The full set of Picatinny rails allows the IWI X95 assault carbine to be fitted with iron, optical or electro-optic sights, tactical flashlights, laser sights and other target designation systems; the X95 is also compatible with underbarrel 40x46mm grenade launchers, including IWI's own GL40.
The civilian-grade version
IMI – later IWI – immediately conceived a semi-automatic version of the baseline TAR-21 assault rifle, dubbed the TC-21, which however was meant as a Police patrol rifle and not as a commercially viable firearm.
Early on in the 2000s, talks were started with the US-based Barrett Firearms Manufacturing company to start local production of the TSR-21 "Tavor Sporting Rifle", but it never happened. A few years later, some Israeli-made IMI and IWI TC-21 semi-automatic rifles were imported and sold commercially into Canada.
Mass production and commercial availability of the Tavor bull-pup rifle in a semi-automatic, civilian-grade version came to be only when IWI US, Inc. was established in Harrisburg (PA) as a north American subsidiary of the Israeli company in 2012. IWI US was provided with its own manufacturing facilities to produce locally certain products and components that could not be exported from Israel, and the first Tavor SAR semi-automatic rifles hit the U.S. civilian market in early Summer 2013.

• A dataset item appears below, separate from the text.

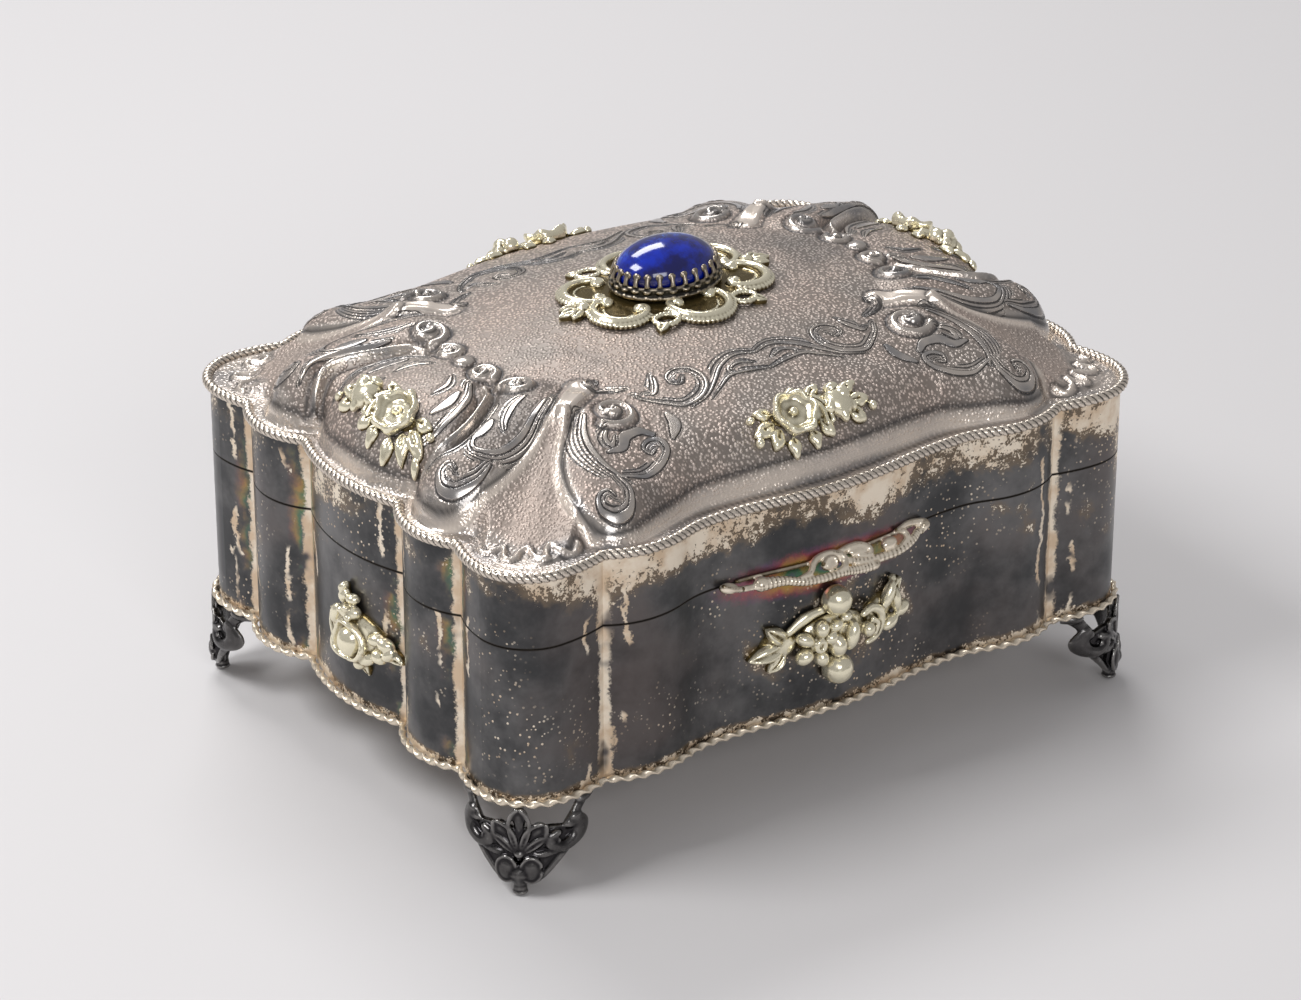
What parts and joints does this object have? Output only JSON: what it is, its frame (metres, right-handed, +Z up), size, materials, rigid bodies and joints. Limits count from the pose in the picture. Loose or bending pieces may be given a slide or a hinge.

In 2015, while IWI upgraded the X95 assault carbine, IWI US launched the Tavor X95 semi-automatic bull-pup as a patrol rifle for Police and security forces, and as a sporting, hunting and defensive firearm for civilian shooters.
Today, the IWI Tavor X95 semi-automatic rifle is available in Europe, from companies like Prima Armi and several other distributors.
Available in black and flat dark earth variants, the Tavor X95 semi-automatic rifle can not be converted to select-fire or fully-automatic operation and will not accept the components that allow the select-fire or full-automatic operation of its military-grade counterpart.